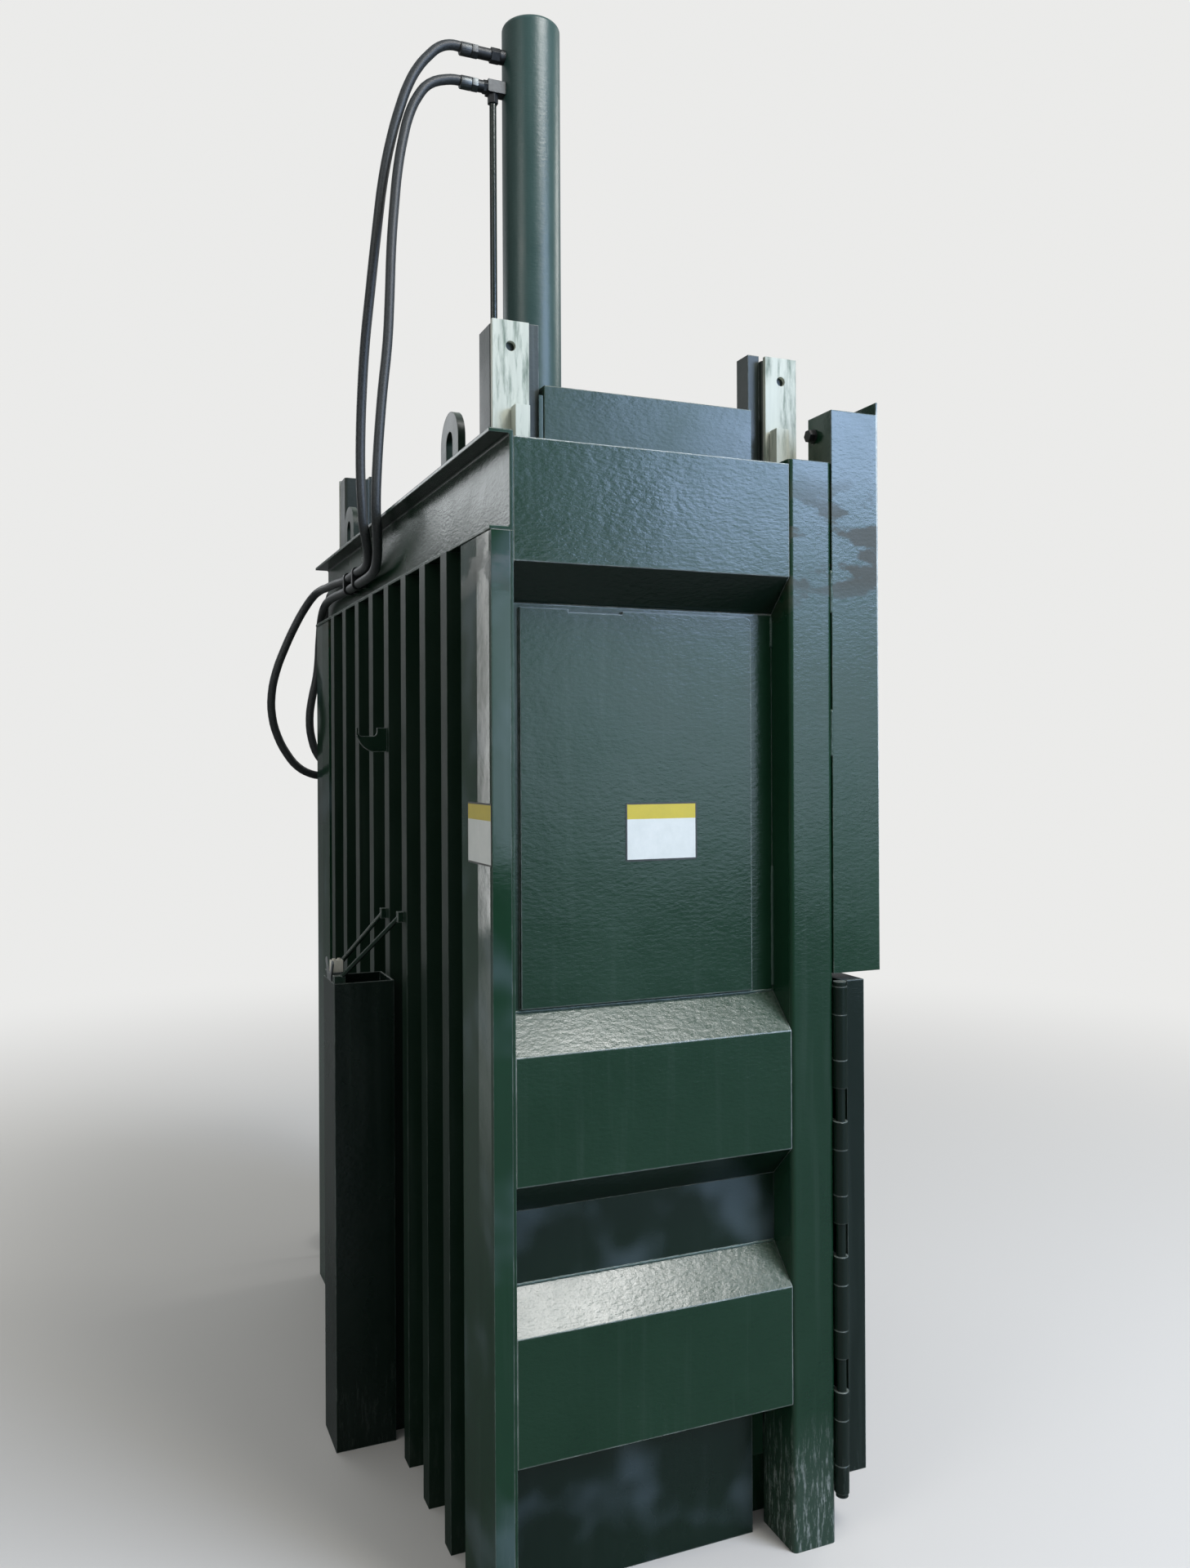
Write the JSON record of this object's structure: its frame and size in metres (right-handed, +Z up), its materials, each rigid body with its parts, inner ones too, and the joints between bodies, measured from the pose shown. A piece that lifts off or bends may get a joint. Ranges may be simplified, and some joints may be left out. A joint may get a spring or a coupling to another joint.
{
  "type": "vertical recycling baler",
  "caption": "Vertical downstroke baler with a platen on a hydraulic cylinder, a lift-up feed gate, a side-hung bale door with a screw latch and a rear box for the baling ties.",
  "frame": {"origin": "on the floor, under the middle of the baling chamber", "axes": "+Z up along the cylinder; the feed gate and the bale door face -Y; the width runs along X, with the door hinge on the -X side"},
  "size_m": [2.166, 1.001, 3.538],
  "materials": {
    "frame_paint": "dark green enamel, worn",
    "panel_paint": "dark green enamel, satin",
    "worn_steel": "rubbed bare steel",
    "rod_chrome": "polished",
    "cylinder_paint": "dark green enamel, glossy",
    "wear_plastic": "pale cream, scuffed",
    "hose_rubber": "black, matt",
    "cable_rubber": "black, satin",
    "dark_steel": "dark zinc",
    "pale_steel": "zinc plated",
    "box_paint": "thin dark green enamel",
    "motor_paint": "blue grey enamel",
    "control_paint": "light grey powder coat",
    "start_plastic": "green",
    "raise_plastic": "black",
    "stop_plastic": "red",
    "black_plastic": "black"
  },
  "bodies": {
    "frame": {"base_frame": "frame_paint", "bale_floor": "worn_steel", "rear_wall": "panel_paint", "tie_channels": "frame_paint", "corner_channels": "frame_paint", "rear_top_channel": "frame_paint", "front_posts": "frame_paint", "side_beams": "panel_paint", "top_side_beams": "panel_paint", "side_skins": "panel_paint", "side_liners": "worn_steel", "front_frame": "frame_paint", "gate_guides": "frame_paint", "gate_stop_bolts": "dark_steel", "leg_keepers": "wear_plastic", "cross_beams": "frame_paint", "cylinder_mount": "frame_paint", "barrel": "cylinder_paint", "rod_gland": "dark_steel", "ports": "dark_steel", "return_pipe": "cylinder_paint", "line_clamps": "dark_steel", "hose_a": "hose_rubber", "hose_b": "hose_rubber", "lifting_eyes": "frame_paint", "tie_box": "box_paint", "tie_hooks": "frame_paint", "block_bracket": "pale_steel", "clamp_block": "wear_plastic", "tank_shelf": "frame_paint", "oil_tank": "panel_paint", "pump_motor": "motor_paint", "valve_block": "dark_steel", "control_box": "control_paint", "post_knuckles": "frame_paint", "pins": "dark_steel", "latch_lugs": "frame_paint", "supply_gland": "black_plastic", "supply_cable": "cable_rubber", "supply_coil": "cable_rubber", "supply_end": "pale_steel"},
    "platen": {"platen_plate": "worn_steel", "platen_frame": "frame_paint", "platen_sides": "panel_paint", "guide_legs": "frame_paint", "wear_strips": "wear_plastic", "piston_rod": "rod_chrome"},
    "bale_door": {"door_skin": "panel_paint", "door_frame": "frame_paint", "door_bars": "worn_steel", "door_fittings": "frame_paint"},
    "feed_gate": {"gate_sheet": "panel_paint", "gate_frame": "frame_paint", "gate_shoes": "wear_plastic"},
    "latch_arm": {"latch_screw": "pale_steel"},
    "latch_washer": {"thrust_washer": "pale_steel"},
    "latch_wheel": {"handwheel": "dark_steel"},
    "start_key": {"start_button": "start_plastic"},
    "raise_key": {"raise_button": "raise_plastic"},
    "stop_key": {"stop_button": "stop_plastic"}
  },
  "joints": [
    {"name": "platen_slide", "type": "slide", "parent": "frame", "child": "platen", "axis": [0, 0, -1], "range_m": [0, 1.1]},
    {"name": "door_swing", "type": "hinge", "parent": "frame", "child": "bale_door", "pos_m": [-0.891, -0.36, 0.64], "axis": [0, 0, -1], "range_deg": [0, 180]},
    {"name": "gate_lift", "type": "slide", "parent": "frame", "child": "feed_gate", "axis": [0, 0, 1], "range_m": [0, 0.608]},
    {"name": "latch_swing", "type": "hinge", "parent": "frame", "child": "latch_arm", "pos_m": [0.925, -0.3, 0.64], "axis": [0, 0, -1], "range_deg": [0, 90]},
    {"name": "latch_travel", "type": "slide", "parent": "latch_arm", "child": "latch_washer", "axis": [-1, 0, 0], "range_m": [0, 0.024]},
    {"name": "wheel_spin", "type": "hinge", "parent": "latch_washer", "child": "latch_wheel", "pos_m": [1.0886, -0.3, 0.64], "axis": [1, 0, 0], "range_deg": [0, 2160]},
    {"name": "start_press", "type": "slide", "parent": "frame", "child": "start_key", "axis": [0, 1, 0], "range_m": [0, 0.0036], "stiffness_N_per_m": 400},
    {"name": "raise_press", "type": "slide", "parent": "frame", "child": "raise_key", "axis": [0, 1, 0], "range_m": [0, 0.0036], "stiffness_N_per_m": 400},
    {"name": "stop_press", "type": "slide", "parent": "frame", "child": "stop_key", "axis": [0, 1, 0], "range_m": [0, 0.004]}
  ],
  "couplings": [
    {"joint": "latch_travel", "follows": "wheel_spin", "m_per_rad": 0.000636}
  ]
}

--------------------------------------------------

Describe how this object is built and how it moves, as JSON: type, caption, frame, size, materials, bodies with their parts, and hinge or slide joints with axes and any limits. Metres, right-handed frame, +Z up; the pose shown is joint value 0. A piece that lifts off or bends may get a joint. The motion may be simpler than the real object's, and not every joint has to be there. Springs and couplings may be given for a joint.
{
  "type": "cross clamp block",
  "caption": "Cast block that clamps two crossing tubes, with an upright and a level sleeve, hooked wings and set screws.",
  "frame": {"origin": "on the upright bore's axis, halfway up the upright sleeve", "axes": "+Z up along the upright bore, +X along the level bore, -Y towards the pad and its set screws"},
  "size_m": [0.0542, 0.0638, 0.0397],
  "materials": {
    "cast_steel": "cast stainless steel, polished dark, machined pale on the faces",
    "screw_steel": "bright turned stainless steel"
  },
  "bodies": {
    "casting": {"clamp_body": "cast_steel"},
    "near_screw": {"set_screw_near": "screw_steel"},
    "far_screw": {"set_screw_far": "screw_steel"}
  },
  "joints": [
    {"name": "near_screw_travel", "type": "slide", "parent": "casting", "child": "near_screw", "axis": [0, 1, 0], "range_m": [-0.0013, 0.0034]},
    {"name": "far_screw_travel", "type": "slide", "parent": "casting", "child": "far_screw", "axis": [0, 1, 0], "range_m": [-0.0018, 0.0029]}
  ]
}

--------------------------------------------------

# [Exercise aim]
Which lines of the data include "joints"? Copy each of them.

# [Exercise response]
Write the JSON record of this object's structure: its frame and size in metres (right-handed, +Z up), its materials, each rigid body with its parts, inner ones too, and the joints between bodies, measured from the pose shown. A piece that lifts off or bends may get a joint. Ranges may be simplified, and some joints may be left out. A joint may get a spring or a coupling to another joint.
  "joints": [
Describe how this object is built and how it moves, as JSON: type, caption, frame, size, materials, bodies with their parts, and hinge or slide joints with axes and any limits. Metres, right-handed frame, +Z up; the pose shown is joint value 0. A piece that lifts off or bends may get a joint. The motion may be simpler than the real object's, and not every joint has to be there. Springs and couplings may be given for a joint.
  "joints": [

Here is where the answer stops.